Areas of investigation include: molecular and cellular physiology of glutamatergic transmission, mechanisms of delayed neurodegeneration induced by global ischemia, neuroprotection after ischemia or other insult and gap junction mediated intercellular communication. 

Glutamatergic transmission is the primary mode of excitation in the nervous system. Modifications of synaptic efficacy underlie development and learning and also play important roles in disease processes. NMDA receptors, one class responding to glutamate, mediate forms of long term potentiation and depression, which can underlie memory. Protein kinases and phosphatases modify single channel properties and trafficking, i.e., movement out from the cell body, dendritic synthesis, insertion into the surface membrane, removal, and recycling or degradation. Delayed neuronal death in the hippocampal CA1 following global ischemia and in CA3 following kainate induced status epilepticus results from down regulation of GluR2, the AMPA receptor subunit that limits calcium permeability of these receptors. Increased Ca2+ influx in response to endogenous glutamate then triggers cell death by Ca2+ overload. GluR2 downregulation is mediated by REST(RE-1 silencing transcription factor), which is upregulated after ischemia. In ischemic preconditioning a brief period of ischemia leads to tolerance of a longer lasting and otherwise injurious ischemic episode. We are identifying changes in gene expression responsible for ischemic tolerance after preconditioning.

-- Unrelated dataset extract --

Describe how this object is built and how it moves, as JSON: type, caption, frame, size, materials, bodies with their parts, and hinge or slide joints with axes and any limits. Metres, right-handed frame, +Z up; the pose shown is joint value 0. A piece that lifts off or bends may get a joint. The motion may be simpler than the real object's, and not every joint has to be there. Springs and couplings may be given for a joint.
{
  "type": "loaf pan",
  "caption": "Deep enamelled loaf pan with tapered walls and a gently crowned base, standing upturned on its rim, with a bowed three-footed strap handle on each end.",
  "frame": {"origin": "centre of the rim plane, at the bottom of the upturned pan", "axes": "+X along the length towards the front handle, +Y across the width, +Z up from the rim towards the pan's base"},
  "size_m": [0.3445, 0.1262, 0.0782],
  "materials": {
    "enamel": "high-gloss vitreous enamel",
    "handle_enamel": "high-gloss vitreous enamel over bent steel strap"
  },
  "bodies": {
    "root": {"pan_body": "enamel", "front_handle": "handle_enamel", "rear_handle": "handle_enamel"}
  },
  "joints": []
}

Electrical synapses formed by gap junctions synchronize many types of inhibitory interneurons in the mammalian brain. Gap junction channels are formed by a hemichannel from each of the coupled cells; because of their high conductance and permeability, it was thought that hemichannels were closed until docking with another hemichannel. Now it there is evidence that hemichannels not apposed to another hemichannel can open under physiological as well as pathological conditions. We are investigating the controlling mechanisms at the level of single (hemi) channels. Hemichannels mediate intercellular signaling by secreted molecules, such as ATP, and may be involved in propagation of damage (or protection) at boundaries between normal and injured tissue. Several human diseases are caused by connexin mutations, including X-linked Charcot-Marie-Tooth disease, one type of non-syndromic deafness, one type of epilepsy, two types of cataract, and oculodentodigital dysplasia (ODDD). We are analyzing how the altered biophysics of the mutations leads to the pathology.